Sources. https://arxiv.org/abs/2510.11690 · https://arxiv.org/pdf/2305.02541 · https://arxiv.org/html/2505.24417

Recommendation

Under the hard constraint, the correct architecture is not "protect text during the scrub" (Differential Diffusion) but "scrub everywhere, then restore text crisply by regeneration":

  1. Global SDXL scrub with text protection OFF (text region is scrubbed too).
  2. On detected text regions, a glyph-conditioned restoration that re-renders the same glyphs as fresh pixels (no original reused).

This is the only path that delivers both "watermark everywhere" and crisp text.

Top-2 to prototype:

  • TextSR — detector + multilingual OCR + character-shape diffusion priors; closest to the existing detector-driven pipeline.
  • EasyText — FLUX-DiT glyph re-render, multilingual incl. CJK; also gets the 16-channel VAE for free.

Honest costs / unknowns: this is a re-architecture, not a quick fix. It needs a new OCR-recognition step (we currently only detect text; we must know what to re-render).
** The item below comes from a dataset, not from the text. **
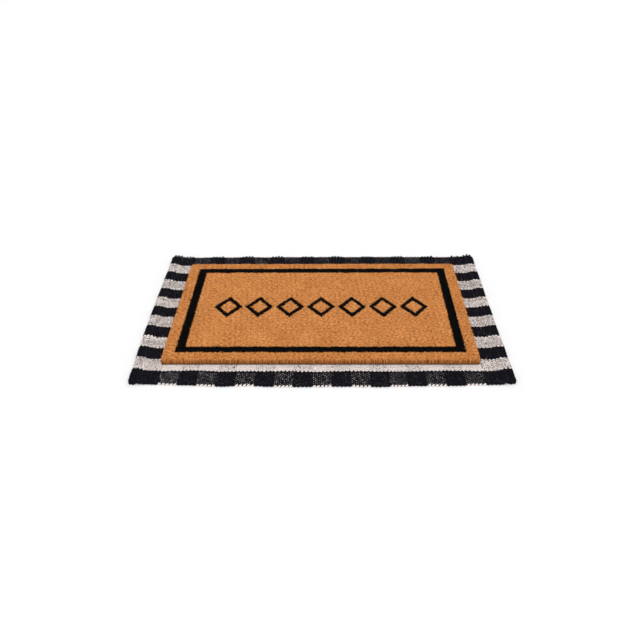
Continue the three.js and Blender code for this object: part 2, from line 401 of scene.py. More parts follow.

Models are FLUX/DiT-class (heavy) -> serverless GPU. Maturity is research-grade; CJK is covered, Cyrillic/Arabic crispness is not separately benchmarked -> a prototype must measure real fidelity. The restoration stage being diffusion-based makes "fresh pixels = no SynthID" plausible but must be verified empirically (run the SynthID oracle on the restored output).

Constraint-compatible quick win to try first: run the global scrub at higher resolution / tiled so strokes exceed the latent cell — less softening, full scrub, no freezing. Cheap to test; quantify recall/quality vs cost.

Do not pursue: raising preserve toward 1.0 or pixel paste-back (both leave original watermarked pixels in text); PELC/DecFormer pixel-equivalent latent compositing (refuted, not production-ready).

Provenance

Deep-research workflow run wf_118b9a03-3eb (2026-05-29). Findings adversarially verified (2/3 refutes required to kill a claim). This note records research only; no code change is implied until a prototype validates fidelity and the SynthID-scrub guarantee on the restored output.